■ **Stated task**: The lines to reproduce run from the first one through the line containing "it rests on.". Reproduce them exactly.

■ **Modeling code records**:

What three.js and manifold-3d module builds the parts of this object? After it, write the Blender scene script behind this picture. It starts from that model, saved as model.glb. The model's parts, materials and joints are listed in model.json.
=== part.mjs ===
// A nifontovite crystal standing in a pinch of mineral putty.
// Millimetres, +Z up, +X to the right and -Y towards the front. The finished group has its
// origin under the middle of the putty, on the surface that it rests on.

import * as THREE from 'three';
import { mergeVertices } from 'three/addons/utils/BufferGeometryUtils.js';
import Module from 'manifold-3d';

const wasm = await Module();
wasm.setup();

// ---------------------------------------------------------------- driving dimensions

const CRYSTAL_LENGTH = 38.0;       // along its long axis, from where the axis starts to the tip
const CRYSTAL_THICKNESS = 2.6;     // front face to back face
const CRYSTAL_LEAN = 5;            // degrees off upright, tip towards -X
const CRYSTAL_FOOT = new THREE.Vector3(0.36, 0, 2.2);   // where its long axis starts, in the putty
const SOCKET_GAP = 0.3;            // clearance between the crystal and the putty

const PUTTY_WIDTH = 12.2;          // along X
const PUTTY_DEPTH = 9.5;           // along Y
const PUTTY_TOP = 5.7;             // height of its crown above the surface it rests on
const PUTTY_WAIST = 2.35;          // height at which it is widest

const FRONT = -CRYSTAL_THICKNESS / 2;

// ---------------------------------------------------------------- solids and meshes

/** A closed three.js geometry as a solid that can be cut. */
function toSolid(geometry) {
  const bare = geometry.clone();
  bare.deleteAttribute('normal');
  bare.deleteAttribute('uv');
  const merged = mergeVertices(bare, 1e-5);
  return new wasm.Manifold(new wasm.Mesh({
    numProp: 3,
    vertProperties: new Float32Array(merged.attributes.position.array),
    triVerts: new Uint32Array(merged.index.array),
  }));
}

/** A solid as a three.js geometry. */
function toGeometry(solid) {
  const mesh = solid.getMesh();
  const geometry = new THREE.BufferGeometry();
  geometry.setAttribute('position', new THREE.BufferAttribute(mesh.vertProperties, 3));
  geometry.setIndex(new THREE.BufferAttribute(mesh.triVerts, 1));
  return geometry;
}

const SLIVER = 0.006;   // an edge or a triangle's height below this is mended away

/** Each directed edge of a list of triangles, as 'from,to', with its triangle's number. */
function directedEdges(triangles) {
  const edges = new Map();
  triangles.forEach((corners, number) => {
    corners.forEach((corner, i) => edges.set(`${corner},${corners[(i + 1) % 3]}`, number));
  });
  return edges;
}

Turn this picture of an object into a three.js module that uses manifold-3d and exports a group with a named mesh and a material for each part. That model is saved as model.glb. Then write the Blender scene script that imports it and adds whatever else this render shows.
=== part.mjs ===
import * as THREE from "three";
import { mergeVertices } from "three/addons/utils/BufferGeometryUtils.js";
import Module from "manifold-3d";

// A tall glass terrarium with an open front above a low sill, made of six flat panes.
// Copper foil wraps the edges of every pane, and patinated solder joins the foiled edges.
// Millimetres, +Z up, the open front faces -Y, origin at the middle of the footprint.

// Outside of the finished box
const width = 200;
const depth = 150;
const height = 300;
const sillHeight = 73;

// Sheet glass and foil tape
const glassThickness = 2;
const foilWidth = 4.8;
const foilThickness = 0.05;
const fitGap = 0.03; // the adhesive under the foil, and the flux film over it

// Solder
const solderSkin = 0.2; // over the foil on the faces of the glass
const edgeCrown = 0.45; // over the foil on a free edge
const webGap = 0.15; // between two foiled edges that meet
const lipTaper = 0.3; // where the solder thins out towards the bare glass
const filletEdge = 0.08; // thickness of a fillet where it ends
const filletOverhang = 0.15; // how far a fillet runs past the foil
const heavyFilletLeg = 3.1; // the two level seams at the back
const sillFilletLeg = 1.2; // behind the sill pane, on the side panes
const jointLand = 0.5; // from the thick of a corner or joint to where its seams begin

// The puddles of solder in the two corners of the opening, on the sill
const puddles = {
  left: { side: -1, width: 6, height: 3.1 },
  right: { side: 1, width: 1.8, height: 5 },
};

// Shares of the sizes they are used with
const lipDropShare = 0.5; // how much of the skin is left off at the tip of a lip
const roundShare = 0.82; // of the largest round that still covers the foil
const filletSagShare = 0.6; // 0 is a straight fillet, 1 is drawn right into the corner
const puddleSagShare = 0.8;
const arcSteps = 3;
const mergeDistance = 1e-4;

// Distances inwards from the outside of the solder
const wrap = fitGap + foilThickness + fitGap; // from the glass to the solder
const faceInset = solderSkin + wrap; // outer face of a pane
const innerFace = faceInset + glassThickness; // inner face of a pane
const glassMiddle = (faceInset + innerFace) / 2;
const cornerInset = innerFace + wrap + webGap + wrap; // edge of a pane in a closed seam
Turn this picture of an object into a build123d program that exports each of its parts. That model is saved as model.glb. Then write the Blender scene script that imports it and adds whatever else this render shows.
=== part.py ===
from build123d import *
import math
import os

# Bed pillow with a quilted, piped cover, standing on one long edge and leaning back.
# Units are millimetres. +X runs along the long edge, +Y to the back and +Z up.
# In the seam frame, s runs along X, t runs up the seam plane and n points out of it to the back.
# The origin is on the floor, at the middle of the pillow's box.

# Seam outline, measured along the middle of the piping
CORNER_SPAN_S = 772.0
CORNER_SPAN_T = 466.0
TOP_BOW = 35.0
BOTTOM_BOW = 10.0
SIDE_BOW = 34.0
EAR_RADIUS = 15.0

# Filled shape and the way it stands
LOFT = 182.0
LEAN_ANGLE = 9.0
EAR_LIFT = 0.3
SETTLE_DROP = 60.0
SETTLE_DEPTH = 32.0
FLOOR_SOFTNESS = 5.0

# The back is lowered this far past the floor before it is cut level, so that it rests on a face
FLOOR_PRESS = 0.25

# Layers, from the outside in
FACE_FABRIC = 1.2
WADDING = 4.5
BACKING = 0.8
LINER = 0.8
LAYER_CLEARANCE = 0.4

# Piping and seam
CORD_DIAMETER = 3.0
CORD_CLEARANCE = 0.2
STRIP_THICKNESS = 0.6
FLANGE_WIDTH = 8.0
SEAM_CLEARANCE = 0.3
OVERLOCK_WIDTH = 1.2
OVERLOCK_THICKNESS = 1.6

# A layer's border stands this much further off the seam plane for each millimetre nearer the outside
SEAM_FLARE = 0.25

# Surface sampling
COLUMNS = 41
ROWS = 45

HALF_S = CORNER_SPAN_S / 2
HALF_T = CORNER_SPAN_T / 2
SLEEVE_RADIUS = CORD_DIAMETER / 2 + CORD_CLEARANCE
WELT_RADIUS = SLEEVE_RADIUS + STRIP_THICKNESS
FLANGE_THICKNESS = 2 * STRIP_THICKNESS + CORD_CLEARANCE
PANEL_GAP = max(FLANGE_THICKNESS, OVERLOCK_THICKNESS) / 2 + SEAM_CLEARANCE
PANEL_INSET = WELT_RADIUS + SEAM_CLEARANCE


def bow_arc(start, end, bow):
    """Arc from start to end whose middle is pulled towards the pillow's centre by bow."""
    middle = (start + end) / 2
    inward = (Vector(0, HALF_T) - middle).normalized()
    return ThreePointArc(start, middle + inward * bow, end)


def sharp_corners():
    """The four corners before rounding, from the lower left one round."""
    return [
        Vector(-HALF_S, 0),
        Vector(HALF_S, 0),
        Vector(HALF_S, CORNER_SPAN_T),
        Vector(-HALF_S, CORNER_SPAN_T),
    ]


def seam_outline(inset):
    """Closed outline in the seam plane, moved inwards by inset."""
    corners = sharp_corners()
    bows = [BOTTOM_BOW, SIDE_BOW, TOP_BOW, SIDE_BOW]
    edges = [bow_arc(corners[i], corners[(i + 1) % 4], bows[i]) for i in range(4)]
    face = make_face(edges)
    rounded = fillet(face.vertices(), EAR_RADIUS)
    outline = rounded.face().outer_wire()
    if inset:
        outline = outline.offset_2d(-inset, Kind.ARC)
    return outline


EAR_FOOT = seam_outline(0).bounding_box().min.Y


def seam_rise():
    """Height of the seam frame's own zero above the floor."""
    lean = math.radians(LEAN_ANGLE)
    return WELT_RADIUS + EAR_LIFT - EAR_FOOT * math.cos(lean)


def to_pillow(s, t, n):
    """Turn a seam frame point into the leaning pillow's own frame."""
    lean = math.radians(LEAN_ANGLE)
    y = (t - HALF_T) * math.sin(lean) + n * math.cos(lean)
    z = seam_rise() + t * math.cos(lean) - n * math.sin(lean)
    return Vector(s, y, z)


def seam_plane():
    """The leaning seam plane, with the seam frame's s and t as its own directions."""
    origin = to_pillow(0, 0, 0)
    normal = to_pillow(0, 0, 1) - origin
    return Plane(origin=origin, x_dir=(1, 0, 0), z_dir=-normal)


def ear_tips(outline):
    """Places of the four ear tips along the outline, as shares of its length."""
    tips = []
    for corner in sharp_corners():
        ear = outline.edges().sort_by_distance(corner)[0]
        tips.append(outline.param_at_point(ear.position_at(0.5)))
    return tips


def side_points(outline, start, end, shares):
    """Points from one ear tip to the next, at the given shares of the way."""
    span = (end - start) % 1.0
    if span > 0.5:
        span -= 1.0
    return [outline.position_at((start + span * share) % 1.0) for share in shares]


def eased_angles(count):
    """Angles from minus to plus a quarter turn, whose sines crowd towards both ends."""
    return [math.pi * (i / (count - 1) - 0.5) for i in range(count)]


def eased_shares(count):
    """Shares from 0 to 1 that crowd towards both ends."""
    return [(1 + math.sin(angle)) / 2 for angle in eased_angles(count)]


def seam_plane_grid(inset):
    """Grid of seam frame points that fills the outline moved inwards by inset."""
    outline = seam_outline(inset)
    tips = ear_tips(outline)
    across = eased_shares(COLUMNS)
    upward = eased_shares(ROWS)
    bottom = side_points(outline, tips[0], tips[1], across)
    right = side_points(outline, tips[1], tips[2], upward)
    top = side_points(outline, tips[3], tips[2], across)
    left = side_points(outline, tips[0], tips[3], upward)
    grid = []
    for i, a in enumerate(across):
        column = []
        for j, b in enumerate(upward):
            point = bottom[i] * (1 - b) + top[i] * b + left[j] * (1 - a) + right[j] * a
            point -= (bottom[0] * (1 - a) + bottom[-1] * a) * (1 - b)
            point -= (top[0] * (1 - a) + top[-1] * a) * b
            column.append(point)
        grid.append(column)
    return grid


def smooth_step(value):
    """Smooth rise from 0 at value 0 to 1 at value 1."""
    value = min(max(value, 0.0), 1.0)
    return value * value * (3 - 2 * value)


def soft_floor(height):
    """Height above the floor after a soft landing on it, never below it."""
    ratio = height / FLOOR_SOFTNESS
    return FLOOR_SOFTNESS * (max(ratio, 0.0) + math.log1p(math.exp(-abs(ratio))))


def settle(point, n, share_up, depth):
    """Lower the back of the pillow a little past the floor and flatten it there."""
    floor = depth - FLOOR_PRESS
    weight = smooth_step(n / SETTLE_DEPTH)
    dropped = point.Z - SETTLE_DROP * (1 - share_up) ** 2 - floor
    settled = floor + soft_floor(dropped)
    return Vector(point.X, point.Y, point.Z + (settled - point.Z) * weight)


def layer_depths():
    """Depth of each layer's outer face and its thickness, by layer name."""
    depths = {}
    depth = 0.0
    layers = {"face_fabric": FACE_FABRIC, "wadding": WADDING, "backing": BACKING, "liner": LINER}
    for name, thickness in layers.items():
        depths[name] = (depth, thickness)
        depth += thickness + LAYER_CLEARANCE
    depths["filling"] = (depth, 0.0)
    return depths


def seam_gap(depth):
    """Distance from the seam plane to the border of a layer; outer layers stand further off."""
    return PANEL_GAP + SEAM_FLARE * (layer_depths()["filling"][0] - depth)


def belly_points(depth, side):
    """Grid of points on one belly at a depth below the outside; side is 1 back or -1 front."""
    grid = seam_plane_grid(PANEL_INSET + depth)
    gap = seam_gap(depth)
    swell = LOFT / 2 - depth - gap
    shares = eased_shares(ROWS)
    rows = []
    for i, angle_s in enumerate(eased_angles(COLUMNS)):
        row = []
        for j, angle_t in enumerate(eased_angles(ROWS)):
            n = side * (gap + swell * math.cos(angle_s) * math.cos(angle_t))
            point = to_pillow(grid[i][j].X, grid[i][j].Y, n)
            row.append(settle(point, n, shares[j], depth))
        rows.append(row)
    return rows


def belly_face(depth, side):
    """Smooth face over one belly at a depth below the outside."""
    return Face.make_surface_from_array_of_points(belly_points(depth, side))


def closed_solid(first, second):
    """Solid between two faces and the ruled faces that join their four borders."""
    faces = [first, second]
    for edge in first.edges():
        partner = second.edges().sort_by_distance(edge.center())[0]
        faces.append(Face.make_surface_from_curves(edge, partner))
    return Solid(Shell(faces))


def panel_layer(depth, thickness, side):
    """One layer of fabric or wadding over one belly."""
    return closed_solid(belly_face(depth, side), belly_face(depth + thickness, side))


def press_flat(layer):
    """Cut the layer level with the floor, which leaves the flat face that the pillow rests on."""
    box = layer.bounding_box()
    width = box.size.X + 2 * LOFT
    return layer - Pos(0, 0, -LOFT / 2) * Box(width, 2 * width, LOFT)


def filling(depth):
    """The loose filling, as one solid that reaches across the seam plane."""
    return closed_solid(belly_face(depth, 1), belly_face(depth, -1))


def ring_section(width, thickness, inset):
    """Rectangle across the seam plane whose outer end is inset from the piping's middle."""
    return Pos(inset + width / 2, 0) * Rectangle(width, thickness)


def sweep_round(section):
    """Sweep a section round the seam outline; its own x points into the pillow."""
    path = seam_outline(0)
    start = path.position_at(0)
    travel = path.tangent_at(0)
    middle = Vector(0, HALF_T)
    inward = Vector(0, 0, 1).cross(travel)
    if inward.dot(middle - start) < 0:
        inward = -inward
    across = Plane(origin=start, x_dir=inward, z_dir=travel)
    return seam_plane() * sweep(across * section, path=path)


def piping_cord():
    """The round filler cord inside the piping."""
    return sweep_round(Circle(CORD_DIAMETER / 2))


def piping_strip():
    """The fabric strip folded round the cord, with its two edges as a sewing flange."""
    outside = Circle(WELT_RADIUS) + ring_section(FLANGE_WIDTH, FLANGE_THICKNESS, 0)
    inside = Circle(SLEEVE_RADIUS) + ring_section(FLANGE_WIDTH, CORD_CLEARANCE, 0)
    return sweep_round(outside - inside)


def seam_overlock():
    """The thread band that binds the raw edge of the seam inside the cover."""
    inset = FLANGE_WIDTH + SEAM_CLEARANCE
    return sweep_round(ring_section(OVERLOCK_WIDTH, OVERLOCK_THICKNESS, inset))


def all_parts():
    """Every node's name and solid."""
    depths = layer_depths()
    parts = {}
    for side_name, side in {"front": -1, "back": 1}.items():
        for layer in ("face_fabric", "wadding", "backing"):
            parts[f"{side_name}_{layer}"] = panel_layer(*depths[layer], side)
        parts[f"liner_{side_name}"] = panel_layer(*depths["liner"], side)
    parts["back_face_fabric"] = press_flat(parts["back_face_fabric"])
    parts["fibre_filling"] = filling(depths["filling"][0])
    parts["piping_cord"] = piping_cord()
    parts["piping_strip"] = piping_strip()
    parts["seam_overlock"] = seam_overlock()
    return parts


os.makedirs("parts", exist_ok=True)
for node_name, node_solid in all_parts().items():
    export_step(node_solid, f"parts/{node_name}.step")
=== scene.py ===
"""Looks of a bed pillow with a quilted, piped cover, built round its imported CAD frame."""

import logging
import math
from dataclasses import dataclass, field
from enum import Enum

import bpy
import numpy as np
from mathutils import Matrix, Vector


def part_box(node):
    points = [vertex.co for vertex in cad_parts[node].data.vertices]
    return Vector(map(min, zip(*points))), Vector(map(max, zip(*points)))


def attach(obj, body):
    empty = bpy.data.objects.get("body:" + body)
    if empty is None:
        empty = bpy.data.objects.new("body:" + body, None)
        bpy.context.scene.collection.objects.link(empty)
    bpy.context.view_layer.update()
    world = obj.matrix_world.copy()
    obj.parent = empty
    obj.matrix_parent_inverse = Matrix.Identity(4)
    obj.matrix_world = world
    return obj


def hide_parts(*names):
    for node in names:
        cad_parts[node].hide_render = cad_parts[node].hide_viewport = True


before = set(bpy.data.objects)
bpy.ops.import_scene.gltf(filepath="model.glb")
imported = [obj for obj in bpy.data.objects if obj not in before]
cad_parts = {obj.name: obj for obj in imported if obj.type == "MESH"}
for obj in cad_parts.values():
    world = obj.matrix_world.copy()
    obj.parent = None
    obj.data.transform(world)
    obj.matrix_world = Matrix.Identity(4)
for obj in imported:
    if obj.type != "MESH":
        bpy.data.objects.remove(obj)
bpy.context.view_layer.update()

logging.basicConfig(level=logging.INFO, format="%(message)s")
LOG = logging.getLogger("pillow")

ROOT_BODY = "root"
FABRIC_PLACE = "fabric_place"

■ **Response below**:
What three.js and manifold-3d module builds the parts of this object? After it, write the Blender scene script behind this picture. It starts from that model, saved as model.glb. The model's parts, materials and joints are listed in model.json.
=== part.mjs ===
// A nifontovite crystal standing in a pinch of mineral putty.
// Millimetres, +Z up, +X to the right and -Y towards the front. The finished group has its
// origin under the middle of the putty, on the surface that it rests on.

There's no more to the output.